Sorry if I missed it in the thread, but I didn’t see any mention of AI and how it gobbles up power.
It does indeed. That could push things even more.
“Over the past year, electric utilities have nearly doubled their forecasts of how much additional power they’ll need by 2028 as they confront an unexpected explosion in the number of data centers, an abrupt resurgence in manufacturing driven by new federal laws, and millions of electric vehicles being plugged in.”
DB2
Since the beginning of the digital age, most of the world’s internet data has flowed through massive data centers in Northern Virginia. The area is known as “Data Center Alley” because it’s home to the world’s largest concentration of data centers. Some call the area ‘spy country’ because of the number of data centers used by the Central Intelligence Agency and other intelligence agencies.
Given the exponential proliferation of smartphones, streaming services, smart devices, and now generative artificial intelligence, the power demanded by data centers in Northern Virginia will need nuclear reactors worth of power, if not much more, according to utility Dominion Energy.
On Thursday, Chief Executive Officer Bob Blue told investors on a company earnings call that “economic growth, electrification, and accelerating data center expansion” is boosting power demand across the area.
DB2
Long VRT
“Vertiv Holdings Co, together with its subsidiaries, designs, manufactures, and services critical digital infrastructure technologies and life cycle services for data centers, communication networks, and commercial and industrial environments in the Americas, the Asia Pacific, Europe, the Middle East, and Africa.”

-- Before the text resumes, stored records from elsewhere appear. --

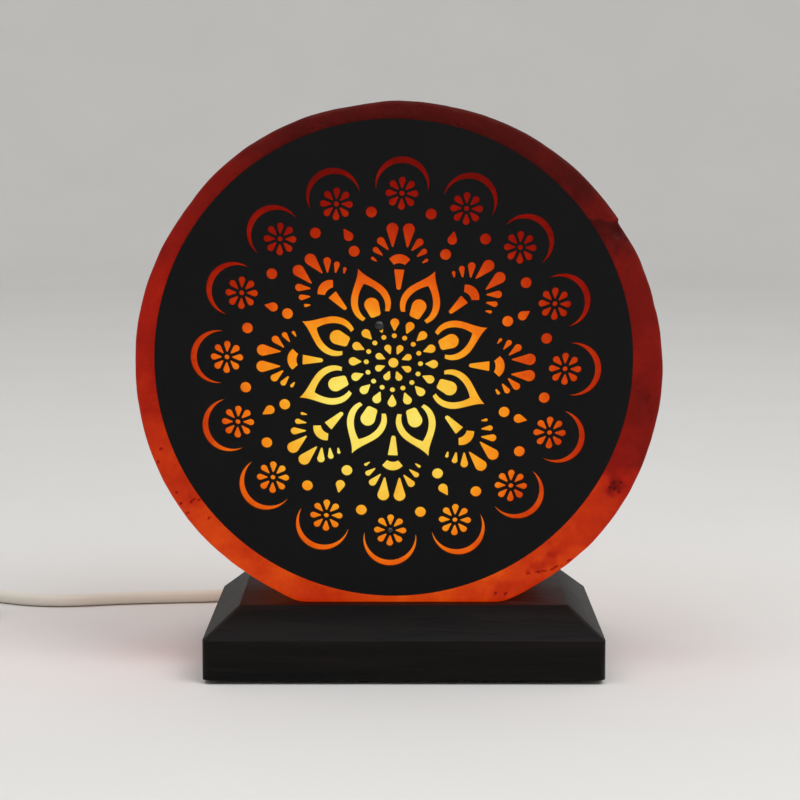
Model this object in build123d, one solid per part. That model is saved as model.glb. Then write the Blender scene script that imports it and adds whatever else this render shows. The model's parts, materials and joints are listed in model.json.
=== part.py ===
from build123d import *

import math
import os

# A salt crystal lamp: a round block of salt crystal on a black wooden base, with a thin black
# pattern plate pinned to its front face, a small bulb in a bore inside it, and a white lead with
# an inline switch and a two-pin plug.
# Millimetres, +Z up, front towards -Y. The table is z = 0, the salt's axis runs along Y through x = 0.

# ---------------------------------------------------------------- driving dimensions

# salt disc
DISC_RADIUS = 90.0
DISC_THICKNESS = 64.0
DISC_FLAT_DROP = 82.8        # from the disc's centre down to the flat it stands on
DISC_EDGE_ROUND = 3.0
BORE_RADIUS = 21.0           # the bore for bulb and holder, upwards from the flat
BORE_DEPTH = 95.0

# pattern plate, with its cut-outs
PLATE_RADIUS = 81.6
PLATE_THICKNESS = 2.0
PLATE_SHIFT_X = -1.5         # the plate's centre from the disc's centre
PLATE_SHIFT_Z = 1.5
PATTERN_SHIFT_X = 0.8        # the pattern's centre from the plate's centre
PATTERN_SHIFT_Z = -1.2
LOTUS_SHIFT_X = -0.9         # the lotus's centre from the pattern's centre
PATTERN_TURN = 2.0           # degrees, clockwise
CUT_TIP_RADIUS = 0.3         # the rounding of a cut-out's thin end

CENTRE_DOT_RADIUS = 1.7
SEED_RING, SEED_LENGTH, SEED_WIDTH = 5.3, 3.5, 2.4
SMALL_DOT_RING, SMALL_DOT_RADIUS = 9.25, 0.875
LOTUS_DROP_RING, LOTUS_DROP_LENGTH, LOTUS_DROP_WIDTH = 13.6, 4.35, 3.0
EGG_RING, EGG_LENGTH, EGG_WIDTH = 20.2, 6.8, 5.0
EGG_FOOT_WIDTH, EGG_FOOT_ROUND = 3.9, 1.0

PETAL_TIP = 34.3             # the outlined petals: distances out from the lotus's centre
PETAL_NECK = 31.7
PETAL_SHOULDER = 28.0
PETAL_CHEEK = 25.2
PETAL_WAIST = 22.2
PETAL_FOOT = 16.9
PETAL_INNER_TIP = 28.7
PETAL_INNER_SHOULDER = 26.6
PETAL_INNER_FOOT = 17.5
PETAL_NECK_HALF = 1.35       # and half widths at those distances
PETAL_SHOULDER_HALF = 4.2
PETAL_CHEEK_HALF = 6.0
PETAL_WAIST_HALF = 6.75
PETAL_FOOT_HALF = 4.8
PETAL_INNER_SHOULDER_HALF = 2.3
PETAL_INNER_WAIST_HALF = 4.45
PETAL_INNER_FOOT_HALF = 3.5

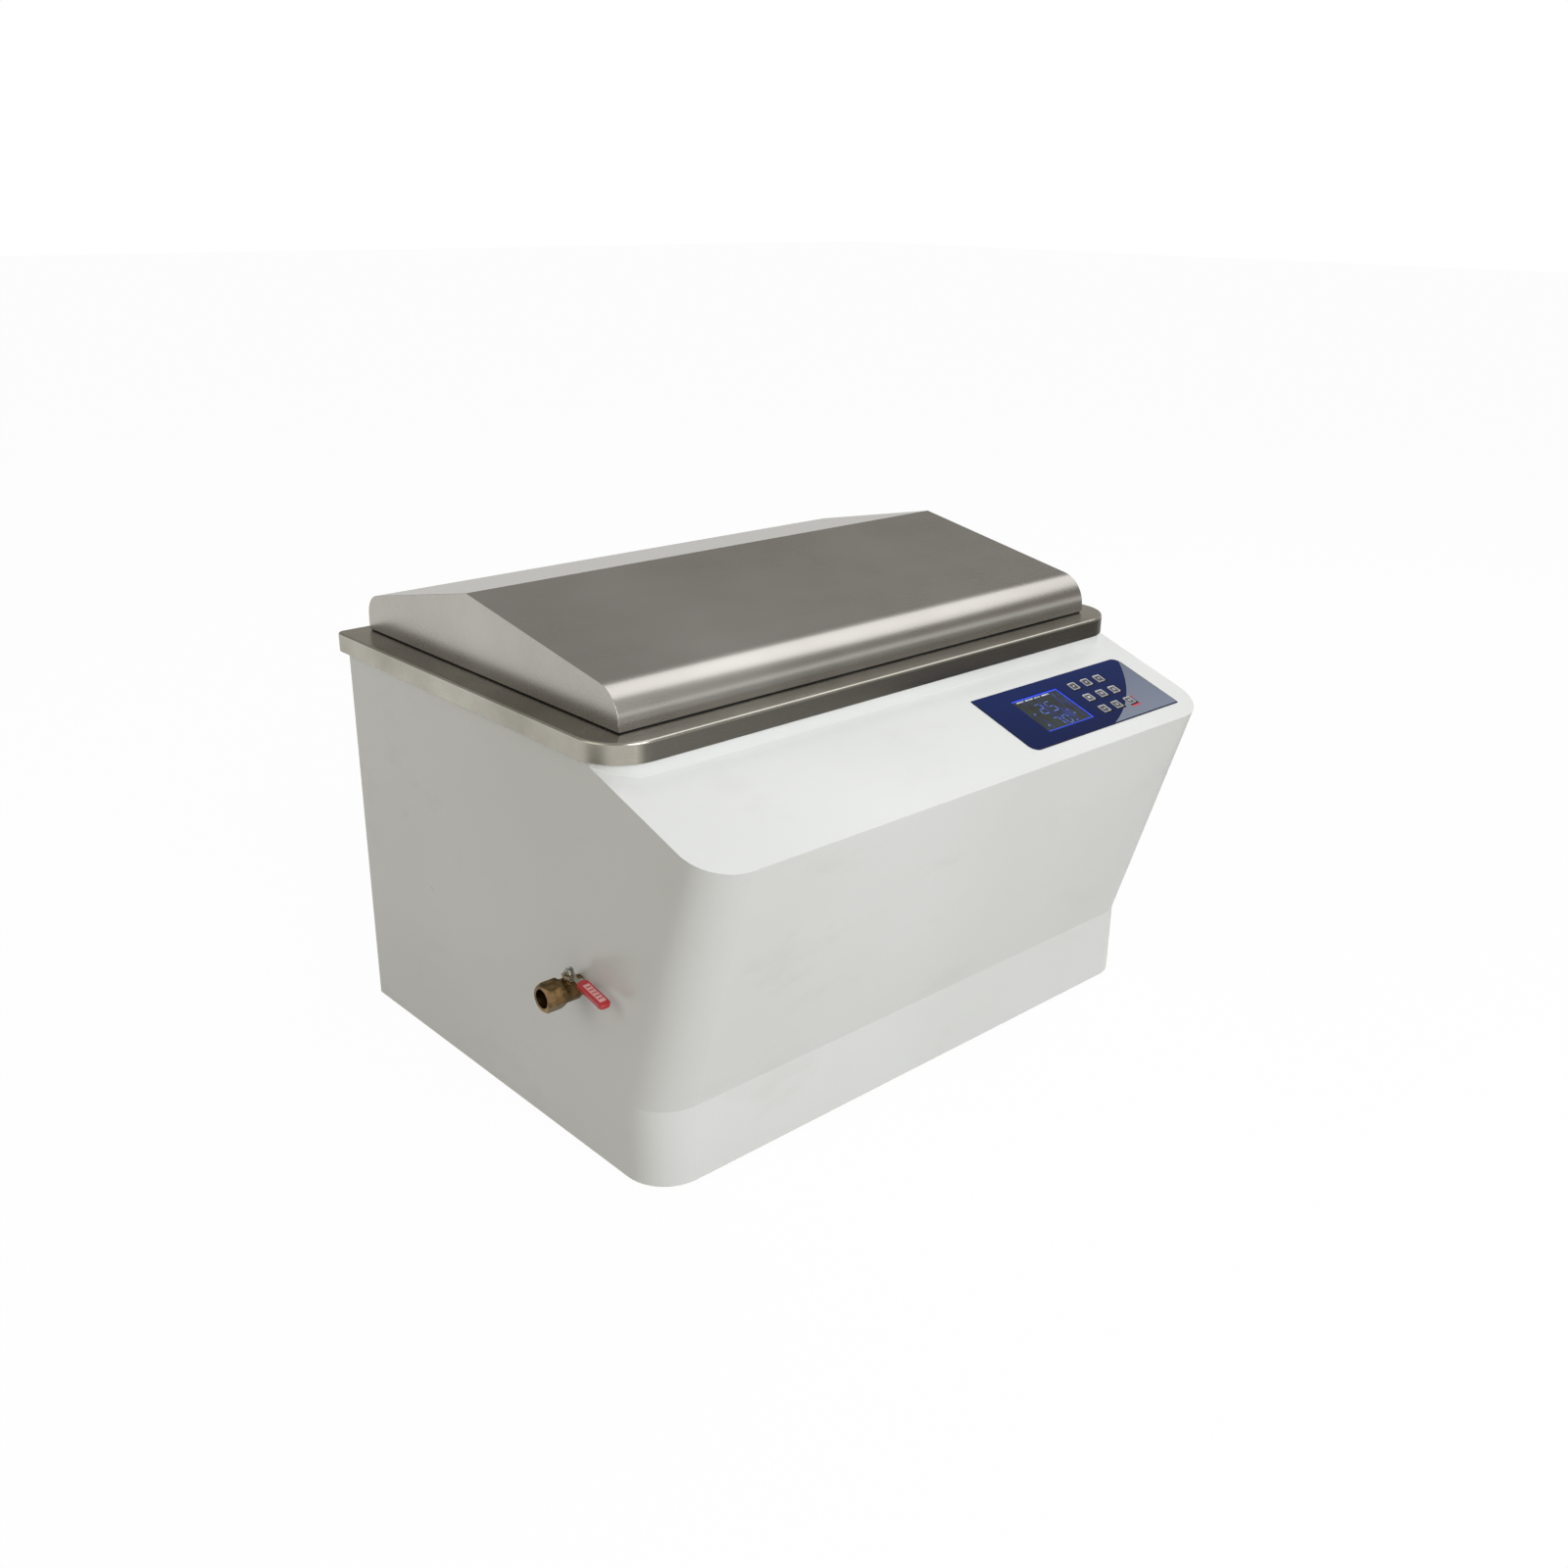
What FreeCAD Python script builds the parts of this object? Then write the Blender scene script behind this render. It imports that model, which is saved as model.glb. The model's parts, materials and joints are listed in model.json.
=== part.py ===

Remember the “total information awareness” program. headed by none other than John Poindexter, of “Iran-Contra” notoriety. Congressional outrage at every phone conversation, and every e-mail in the country being sifted by the system, caused the funding to be yanked. But, backstairs chatter says the outrage only forced the program into the DIA black box budget, where it’s so secret that Congress is not informed about it.